▸ Goal
Everything from the first line to the line containing "a ringed pick." is to be repeated exactly; nothing past it.

# Start of Supplied data

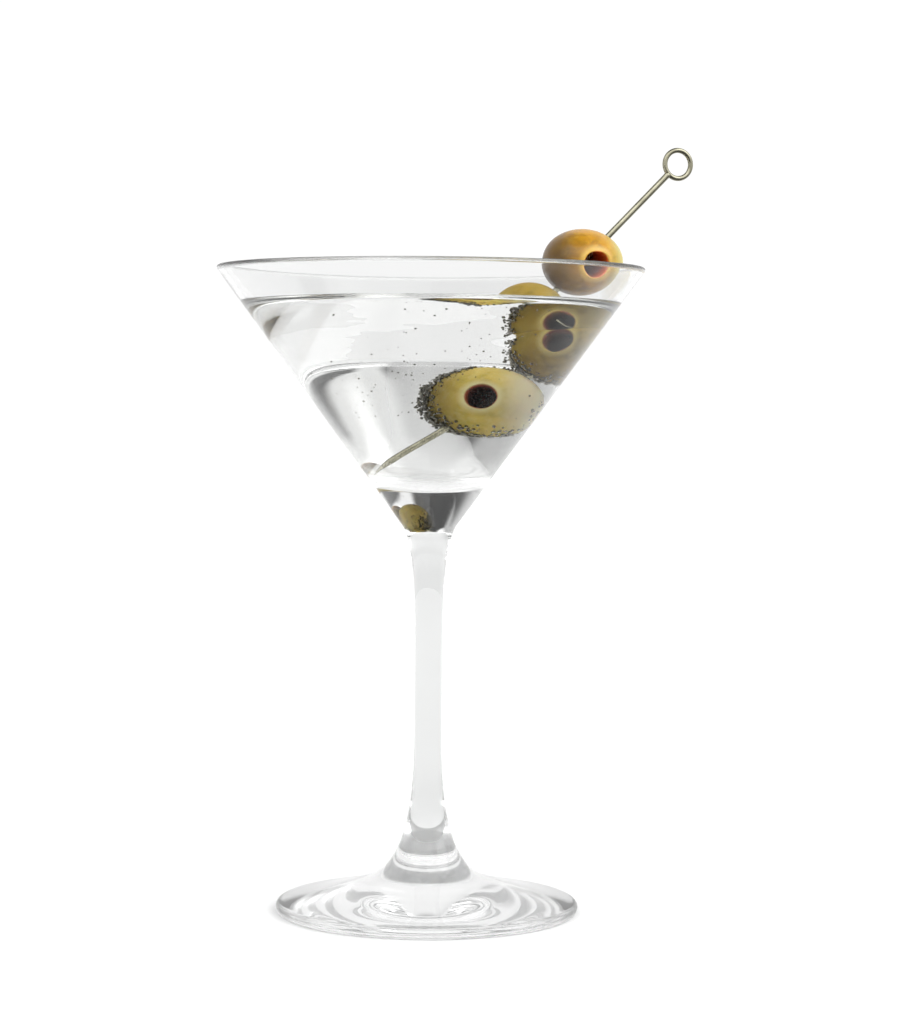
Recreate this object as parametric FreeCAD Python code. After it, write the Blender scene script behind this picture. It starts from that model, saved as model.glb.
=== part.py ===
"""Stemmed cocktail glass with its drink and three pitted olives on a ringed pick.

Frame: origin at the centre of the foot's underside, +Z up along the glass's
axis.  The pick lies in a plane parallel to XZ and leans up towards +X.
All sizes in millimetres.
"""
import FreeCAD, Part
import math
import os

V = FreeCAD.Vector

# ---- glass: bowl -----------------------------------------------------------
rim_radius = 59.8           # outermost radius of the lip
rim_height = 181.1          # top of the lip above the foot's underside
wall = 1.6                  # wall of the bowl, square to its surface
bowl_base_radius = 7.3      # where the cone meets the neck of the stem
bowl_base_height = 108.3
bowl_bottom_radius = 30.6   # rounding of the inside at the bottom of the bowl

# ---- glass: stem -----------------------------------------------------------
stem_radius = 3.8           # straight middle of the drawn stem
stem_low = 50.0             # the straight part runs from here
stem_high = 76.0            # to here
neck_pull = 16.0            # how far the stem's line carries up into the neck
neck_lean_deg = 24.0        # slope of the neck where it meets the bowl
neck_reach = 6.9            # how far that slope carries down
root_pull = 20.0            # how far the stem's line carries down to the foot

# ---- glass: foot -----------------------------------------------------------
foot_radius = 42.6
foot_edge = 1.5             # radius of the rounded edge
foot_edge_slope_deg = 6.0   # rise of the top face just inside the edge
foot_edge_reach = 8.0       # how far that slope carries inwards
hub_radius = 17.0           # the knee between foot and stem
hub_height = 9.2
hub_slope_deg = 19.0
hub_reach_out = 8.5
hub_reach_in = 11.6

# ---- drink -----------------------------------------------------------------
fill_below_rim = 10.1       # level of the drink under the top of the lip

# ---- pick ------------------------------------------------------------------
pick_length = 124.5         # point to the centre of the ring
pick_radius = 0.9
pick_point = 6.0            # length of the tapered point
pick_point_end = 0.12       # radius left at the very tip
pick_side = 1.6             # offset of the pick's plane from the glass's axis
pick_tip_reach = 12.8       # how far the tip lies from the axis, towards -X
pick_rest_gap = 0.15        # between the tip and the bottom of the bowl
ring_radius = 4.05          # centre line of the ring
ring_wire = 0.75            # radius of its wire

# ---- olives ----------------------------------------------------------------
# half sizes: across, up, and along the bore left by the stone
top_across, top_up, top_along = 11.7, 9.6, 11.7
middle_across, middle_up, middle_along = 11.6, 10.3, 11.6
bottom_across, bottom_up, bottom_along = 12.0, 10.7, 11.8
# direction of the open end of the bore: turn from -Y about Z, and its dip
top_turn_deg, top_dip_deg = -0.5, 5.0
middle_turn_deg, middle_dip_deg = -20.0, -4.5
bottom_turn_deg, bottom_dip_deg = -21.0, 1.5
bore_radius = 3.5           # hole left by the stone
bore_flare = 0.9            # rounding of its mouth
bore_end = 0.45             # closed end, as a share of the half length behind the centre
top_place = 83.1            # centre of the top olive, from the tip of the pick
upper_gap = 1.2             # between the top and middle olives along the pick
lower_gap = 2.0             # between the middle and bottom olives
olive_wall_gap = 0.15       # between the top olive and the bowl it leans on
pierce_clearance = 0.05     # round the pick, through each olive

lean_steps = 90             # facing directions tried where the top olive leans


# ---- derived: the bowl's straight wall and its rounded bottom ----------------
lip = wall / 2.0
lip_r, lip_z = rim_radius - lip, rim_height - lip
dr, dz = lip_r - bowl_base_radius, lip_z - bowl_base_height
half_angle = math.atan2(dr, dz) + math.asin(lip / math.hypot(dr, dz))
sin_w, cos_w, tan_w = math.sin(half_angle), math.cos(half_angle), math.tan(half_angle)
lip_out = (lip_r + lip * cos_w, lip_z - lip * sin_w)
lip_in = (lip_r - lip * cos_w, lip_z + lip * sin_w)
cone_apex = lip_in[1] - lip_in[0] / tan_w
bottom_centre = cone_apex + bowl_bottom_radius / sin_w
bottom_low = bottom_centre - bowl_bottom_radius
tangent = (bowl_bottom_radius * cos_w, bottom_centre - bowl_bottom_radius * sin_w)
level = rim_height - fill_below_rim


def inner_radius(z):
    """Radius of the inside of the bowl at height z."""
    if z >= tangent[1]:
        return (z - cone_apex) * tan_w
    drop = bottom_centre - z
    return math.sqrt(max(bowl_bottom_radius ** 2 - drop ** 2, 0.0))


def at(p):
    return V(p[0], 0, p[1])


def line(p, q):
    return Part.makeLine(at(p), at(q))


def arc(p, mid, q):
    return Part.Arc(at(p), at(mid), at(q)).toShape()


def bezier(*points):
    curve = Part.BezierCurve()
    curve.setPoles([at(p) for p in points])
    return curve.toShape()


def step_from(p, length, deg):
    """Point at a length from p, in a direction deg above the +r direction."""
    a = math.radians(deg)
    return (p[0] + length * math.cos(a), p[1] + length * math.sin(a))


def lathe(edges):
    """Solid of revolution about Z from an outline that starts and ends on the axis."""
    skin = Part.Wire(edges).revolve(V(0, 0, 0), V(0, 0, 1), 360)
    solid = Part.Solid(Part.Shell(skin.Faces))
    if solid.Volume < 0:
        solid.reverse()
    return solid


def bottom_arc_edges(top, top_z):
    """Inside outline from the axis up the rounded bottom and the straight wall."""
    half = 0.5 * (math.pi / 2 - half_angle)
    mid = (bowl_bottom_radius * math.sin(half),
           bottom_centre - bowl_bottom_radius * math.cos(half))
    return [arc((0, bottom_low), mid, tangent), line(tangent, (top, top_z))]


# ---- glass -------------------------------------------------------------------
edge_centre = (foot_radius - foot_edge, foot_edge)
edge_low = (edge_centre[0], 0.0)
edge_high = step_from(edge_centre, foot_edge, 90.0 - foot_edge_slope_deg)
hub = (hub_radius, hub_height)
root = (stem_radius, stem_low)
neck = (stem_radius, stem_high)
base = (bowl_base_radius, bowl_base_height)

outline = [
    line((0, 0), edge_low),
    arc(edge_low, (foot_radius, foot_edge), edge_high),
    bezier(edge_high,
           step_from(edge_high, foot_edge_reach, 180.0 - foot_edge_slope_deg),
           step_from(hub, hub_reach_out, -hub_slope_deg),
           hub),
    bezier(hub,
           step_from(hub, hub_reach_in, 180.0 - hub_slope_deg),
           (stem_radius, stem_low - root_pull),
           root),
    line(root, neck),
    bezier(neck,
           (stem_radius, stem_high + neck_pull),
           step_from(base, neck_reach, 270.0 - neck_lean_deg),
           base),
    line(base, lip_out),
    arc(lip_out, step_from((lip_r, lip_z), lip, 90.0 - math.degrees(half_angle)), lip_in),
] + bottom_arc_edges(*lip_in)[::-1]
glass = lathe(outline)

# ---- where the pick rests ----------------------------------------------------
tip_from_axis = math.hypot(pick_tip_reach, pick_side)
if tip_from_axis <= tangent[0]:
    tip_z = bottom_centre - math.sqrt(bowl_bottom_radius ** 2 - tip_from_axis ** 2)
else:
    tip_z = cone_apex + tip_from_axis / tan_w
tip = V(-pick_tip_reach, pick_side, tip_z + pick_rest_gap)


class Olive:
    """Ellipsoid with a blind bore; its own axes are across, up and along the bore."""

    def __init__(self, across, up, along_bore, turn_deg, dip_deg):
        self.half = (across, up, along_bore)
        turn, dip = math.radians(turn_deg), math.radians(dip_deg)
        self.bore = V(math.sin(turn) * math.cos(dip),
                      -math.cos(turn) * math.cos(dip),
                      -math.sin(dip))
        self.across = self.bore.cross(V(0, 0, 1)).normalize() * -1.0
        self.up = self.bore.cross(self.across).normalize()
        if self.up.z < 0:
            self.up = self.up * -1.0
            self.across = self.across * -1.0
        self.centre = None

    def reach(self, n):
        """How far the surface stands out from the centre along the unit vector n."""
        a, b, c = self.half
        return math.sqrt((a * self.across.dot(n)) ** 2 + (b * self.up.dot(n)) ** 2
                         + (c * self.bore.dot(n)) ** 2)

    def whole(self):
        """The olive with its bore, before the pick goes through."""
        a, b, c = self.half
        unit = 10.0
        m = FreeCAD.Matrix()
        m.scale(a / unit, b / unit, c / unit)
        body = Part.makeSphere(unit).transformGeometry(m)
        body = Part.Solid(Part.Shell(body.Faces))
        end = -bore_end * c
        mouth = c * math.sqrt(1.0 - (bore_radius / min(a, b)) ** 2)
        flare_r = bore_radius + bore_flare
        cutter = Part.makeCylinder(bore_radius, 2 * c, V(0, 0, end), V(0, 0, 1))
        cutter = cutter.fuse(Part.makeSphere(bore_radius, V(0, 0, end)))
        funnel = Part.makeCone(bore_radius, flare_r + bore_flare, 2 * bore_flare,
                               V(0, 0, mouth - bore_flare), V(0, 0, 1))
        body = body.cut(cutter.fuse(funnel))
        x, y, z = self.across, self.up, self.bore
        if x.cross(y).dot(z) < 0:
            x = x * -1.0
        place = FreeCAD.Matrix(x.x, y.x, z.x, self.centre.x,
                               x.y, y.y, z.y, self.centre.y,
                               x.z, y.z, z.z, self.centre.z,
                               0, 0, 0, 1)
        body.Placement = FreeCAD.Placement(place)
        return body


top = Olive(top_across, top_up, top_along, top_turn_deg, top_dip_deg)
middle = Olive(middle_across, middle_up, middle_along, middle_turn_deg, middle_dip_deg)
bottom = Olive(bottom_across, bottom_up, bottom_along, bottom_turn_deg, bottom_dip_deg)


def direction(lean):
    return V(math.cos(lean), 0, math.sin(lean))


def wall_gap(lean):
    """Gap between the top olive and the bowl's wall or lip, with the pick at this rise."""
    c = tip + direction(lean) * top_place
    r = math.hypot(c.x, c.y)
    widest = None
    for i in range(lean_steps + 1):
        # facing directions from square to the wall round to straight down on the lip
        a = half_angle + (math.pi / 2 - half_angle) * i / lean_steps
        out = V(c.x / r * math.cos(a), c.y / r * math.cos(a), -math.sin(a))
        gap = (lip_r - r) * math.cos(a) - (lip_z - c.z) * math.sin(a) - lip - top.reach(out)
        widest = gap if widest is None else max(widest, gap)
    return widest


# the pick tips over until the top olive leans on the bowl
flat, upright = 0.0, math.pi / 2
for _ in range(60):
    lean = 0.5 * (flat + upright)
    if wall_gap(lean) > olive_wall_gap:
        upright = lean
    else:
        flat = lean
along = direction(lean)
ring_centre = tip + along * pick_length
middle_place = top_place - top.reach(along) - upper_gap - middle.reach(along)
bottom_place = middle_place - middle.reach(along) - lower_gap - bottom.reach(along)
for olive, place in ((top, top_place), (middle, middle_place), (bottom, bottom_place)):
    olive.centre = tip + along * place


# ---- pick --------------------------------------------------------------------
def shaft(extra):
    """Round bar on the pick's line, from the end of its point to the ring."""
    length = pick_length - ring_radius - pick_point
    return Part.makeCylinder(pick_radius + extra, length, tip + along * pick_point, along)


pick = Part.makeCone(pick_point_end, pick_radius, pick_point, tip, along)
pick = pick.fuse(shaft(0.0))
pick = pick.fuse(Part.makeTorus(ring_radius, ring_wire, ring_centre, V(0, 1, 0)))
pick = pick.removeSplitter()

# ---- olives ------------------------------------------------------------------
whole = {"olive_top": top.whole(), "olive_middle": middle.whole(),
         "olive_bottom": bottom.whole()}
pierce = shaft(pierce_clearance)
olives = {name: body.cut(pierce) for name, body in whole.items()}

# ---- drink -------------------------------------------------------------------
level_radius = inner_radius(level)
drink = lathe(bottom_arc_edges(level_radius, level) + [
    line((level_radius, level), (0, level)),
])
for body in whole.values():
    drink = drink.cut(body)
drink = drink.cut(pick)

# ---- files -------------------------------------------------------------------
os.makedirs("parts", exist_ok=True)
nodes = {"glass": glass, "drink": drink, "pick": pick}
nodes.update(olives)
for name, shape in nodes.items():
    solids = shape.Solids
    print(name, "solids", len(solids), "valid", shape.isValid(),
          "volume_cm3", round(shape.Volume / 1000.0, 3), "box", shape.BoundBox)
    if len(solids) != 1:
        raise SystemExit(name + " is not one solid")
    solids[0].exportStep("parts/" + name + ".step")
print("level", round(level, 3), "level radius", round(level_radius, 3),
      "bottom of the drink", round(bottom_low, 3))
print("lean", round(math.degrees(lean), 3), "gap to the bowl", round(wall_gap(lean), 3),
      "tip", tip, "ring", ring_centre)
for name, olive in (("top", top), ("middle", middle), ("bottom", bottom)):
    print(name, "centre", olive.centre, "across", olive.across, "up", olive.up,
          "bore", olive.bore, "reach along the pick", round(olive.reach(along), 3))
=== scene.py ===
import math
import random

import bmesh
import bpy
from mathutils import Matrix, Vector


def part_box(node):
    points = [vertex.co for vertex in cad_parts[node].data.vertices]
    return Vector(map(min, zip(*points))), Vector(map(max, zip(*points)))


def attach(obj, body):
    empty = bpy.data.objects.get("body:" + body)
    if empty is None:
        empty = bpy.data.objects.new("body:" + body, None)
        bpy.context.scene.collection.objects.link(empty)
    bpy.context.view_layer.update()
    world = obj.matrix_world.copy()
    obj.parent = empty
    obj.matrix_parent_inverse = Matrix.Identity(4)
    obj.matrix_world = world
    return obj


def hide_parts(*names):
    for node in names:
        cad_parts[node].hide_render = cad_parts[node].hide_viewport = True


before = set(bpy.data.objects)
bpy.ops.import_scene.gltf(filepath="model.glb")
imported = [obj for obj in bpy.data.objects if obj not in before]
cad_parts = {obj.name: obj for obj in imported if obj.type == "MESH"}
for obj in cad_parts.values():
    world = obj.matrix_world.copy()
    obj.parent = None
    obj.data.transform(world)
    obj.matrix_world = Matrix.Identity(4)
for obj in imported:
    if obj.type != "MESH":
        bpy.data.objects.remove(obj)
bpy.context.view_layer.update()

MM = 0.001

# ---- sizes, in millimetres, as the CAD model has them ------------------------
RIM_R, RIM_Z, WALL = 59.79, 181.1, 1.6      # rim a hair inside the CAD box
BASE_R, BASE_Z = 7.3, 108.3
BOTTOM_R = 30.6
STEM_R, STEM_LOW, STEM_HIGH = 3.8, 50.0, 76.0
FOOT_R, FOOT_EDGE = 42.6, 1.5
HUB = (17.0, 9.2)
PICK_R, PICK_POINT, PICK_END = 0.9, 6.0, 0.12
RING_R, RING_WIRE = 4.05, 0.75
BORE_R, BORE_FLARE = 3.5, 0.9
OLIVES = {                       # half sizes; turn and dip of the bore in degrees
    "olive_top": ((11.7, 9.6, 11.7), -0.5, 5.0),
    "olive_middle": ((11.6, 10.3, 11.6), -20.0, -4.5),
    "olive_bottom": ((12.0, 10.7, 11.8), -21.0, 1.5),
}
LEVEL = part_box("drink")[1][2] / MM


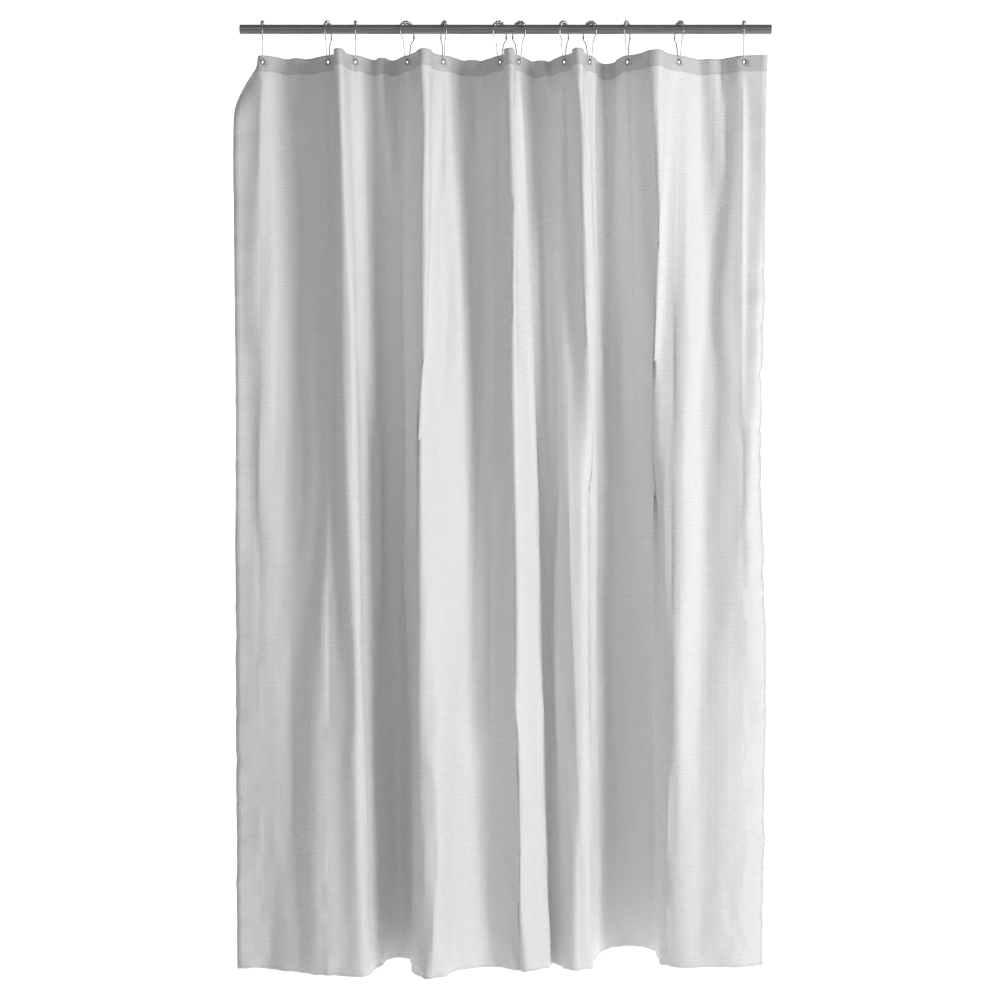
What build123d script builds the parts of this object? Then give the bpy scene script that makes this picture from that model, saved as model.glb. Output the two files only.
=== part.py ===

# End of Supplied data

▸ Written solution
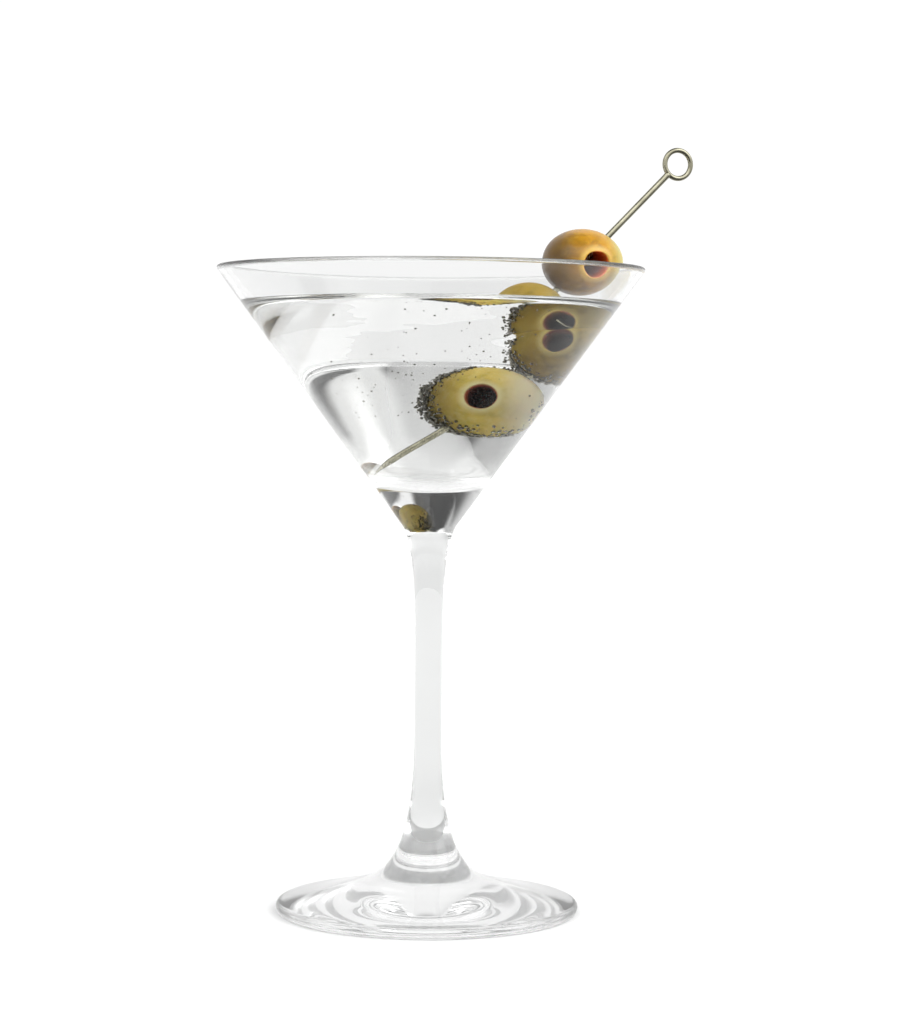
Recreate this object as parametric FreeCAD Python code. After it, write the Blender scene script behind this picture. It starts from that model, saved as model.glb.
=== part.py ===
"""Stemmed cocktail glass with its drink and three pitted olives on a ringed pick.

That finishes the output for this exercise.